Jens Axboe <axboe@xxxxxxxxx> · Tue, 10 Aug 2021 09:35:04 -0600

On 8/10/21 8:48 AM, Jens Axboe wrote:
> On 8/10/21 8:24 AM, Jens Axboe wrote:
>> On 8/10/21 7:53 AM, Jens Axboe wrote:
>>> On 8/10/21 7:15 AM, Ming Lei wrote:
>>>> Hi Jens,
>>>>
>>>> On Mon, Aug 09, 2021 at 03:23:58PM -0600, Jens Axboe wrote:
>>>>> Add a set of helpers that can encapsulate bio allocations, reusing them
>>>>> as needed.
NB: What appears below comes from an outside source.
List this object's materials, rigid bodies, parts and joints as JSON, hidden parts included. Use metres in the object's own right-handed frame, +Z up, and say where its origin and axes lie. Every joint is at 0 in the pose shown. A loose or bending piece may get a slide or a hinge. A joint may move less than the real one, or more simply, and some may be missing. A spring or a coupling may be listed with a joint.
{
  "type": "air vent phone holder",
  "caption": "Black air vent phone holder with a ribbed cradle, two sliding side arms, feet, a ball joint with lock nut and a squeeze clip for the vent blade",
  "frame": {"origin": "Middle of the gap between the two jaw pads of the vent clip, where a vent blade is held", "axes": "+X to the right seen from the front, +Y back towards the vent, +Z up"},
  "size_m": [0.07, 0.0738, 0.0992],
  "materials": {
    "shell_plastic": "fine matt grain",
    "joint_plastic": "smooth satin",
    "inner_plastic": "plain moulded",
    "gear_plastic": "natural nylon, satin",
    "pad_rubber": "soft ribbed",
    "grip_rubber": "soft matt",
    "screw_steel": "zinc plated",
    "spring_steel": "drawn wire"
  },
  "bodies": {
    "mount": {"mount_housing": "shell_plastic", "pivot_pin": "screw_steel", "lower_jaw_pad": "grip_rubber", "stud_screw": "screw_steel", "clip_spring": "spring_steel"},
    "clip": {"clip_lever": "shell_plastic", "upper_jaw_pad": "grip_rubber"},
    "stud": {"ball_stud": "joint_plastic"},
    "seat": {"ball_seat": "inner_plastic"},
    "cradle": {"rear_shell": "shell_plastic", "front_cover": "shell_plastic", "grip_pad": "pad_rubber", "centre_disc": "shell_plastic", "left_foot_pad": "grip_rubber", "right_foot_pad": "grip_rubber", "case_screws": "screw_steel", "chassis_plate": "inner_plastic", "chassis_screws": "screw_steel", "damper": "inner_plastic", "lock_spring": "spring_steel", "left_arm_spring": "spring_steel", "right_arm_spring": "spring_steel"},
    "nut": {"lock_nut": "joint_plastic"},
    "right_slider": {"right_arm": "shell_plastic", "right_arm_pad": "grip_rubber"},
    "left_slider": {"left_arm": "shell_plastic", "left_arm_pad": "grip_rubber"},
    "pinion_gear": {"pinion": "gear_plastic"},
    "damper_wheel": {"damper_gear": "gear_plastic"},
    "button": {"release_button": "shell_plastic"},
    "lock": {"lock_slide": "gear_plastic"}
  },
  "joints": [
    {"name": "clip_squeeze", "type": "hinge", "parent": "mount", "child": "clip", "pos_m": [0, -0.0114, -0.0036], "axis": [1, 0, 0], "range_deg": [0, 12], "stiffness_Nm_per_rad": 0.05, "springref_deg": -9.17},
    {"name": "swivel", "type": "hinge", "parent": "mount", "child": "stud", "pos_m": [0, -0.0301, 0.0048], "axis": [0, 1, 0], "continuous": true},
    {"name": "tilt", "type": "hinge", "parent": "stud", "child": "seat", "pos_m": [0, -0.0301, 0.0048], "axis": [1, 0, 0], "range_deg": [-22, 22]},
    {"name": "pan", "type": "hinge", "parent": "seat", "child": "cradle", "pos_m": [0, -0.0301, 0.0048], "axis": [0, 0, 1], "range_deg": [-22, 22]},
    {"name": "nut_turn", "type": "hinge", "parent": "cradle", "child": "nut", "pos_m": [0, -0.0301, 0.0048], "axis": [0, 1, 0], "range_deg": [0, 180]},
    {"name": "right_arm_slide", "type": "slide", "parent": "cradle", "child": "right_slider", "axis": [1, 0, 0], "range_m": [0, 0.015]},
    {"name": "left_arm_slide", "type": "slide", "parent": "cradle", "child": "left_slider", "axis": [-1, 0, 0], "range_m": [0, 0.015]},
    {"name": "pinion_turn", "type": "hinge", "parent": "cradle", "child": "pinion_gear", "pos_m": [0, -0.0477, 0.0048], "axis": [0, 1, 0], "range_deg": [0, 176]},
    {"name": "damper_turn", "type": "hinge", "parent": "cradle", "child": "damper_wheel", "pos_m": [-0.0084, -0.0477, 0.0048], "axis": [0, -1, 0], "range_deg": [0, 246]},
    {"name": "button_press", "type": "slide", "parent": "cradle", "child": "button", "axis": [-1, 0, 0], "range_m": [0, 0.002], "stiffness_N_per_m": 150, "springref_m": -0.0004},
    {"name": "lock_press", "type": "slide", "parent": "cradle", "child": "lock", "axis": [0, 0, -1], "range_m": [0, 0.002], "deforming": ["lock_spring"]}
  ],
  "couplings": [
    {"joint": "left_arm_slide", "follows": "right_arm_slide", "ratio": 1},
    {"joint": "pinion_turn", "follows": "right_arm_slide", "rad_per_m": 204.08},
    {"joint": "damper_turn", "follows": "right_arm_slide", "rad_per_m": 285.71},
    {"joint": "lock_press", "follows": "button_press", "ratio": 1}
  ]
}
Caller must provide the necessary locking, if any is needed.
>>>>> The primary intended use case is polled IO from io_uring, which will not
>>>>> need any external locking.
>>>>>
>>>>> Very simple - keeps a count of bio's in the cache, and maintains a max
>>>>> of 512 with a slack of 64. If we get above max + slack, we drop slack
>>>>> number of bio's.
>>>>>
>>>>> The cache is intended to be per-task, and the user will need to supply
>>>>> the storage for it. As io_uring will be the only user right now, provide
>>>>> a hook that returns the cache there. Stub it out as NULL initially.
>>>>
>>>> Is it possible for user space to submit & poll IO from different io_uring
>>>> tasks?
>>>>
>>>> Then one bio may be allocated from bio cache of the submission task, and
>>>> freed to cache of the poll task?
>>>
>>> Yes that is possible, and yes that would not benefit from this cache
>>> at all. The previous version would work just fine with that, as the
>>> cache is just under the ring lock and hence you can share it between
>>> tasks.
>>>
>>> I wonder if the niftier solution here is to retain the cache in the
>>> ring still, yet have the pointer be per-task. So basically the setup
>>> that this version does, except we store the cache itself in the ring.
>>> I'll give that a whirl, should be a minor change, and it'll work per
>>> ring instead then like before.
>>
>> That won't work, as we'd have to do a ctx lookup (which would defeat the
>> purpose), and we don't even have anything to key off of at that point...
>>
>> The current approach seems like the only viable one, or adding a member
>> to kiocb so we can pass in the cache in question. The latter did work
>> just fine, but I really dislike the fact that it's growing the kiocb to
>> more than a cacheline.
> 
> One potential way around this is to store the bio cache pointer in the
> iov_iter. Each consumer will setup a new struct to hold the bio etc, so
> we can continue storing it in there and have it for completion as well.
> 
> Upside of that is that we retain the per-ring cache, instead of
> per-task, and iov_iter has room to hold the pointer without getting near
> the cacheline size yet.
> 
> The downside is that it's kind of odd to store it in the iov_iter, and
> I'm sure that Al would hate it. Does seem like the best option though,
> in terms of getting the storage for the cache "for free".

Here's that approach:

https://git.kernel.dk/cgit/linux-block/log/?h=io_uring-bio-cache.3

totally untested so far.

-- 
Jens Axboe